Then a chance encounter at a stag party throws him into the arms of Essex boy Darian Taylor, an aspiring model who lives in a world of hair gel, fake tans, and fashion shows. By his own admission, Darian isn’t the crispest lettuce in the fridge, but he cooks a mean cottage pie and makes Ash laugh, reminding him of what it’s like to step beyond the boundaries of anxiety.
But Ash has been living in his own shadow for so long that he can’t see past the glitter to the light. Can a man who doesn’t trust himself ever trust in happiness? And how can a man who doesn’t believe in happiness ever fight for his own?
WARNING : This is a very personal review. Please don’t bother if you can’t stand those. Thank you.
I’ve been in Niall’s place. It’s not pretty. The kind of ugly that would make hate yourself if you weren’t that goddamn pissed. I’ve read so many beautiful and heartbreaking reviews of Glitterland that I started writing something along the lines of, no matter how hard I’ve been trying to find the words, they escape me.
Liar.
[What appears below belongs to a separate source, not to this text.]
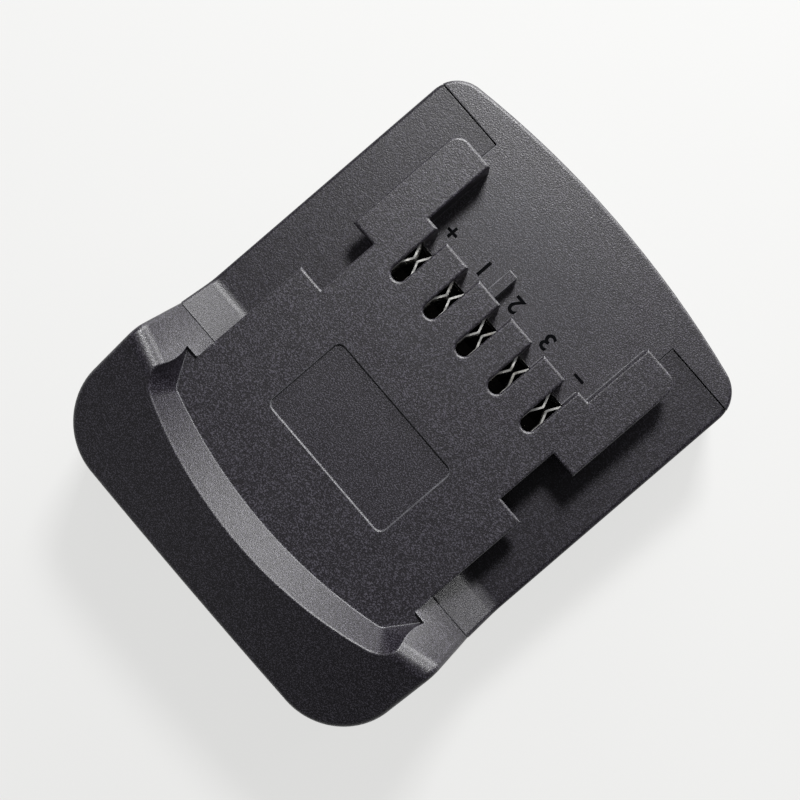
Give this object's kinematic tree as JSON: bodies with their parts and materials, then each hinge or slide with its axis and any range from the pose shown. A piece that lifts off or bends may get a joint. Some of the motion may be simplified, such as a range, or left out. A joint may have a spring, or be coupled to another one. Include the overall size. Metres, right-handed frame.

I’m a freaking LIAR.
The words are there, they’re cutting through me, such ugly, ugly things. I’ve read my fair share of books about depression, whether they were idiotic romanticizing of it or heartbreaking journeys, but there’s something so important that nobody ever tells you. Nobody tells you how fucking angry you’d be if you had to witness someone you care about slowly burying himself. No. You read about how to be supportive, how to help, and everything sounds so fucking easy.
You don’t read about how worthless it makes you feel when your love is not enough.
You don’t read about the rage you can’t avoid when other people show understanding and you realize that you can’t, you can’t, you can’t anymore.
You’re a loveless, selfish shell.
You’re so ashamed because really, why can’t you do more, stand more, bear more puddles of blood, plaster on a smile and say that everything’s gonna be okay?
Are you so stripped of hope that you cannot see past this very moment, this 3am phone call that you know – you know – you have to answer no matter what?
Oh, yes. Yes you are. You’re just a fucking human being whose guilt is eating at every pore of itself, whose words are meaningless and worthless. Nobody wants to hear you, and you don’t want to hear you, because you don’t have a problem you don’t have a problem you don’t have a problem. That fucking guilt, though. Can’t you be any more selfish? You don’t own the right to cry, just to be strong.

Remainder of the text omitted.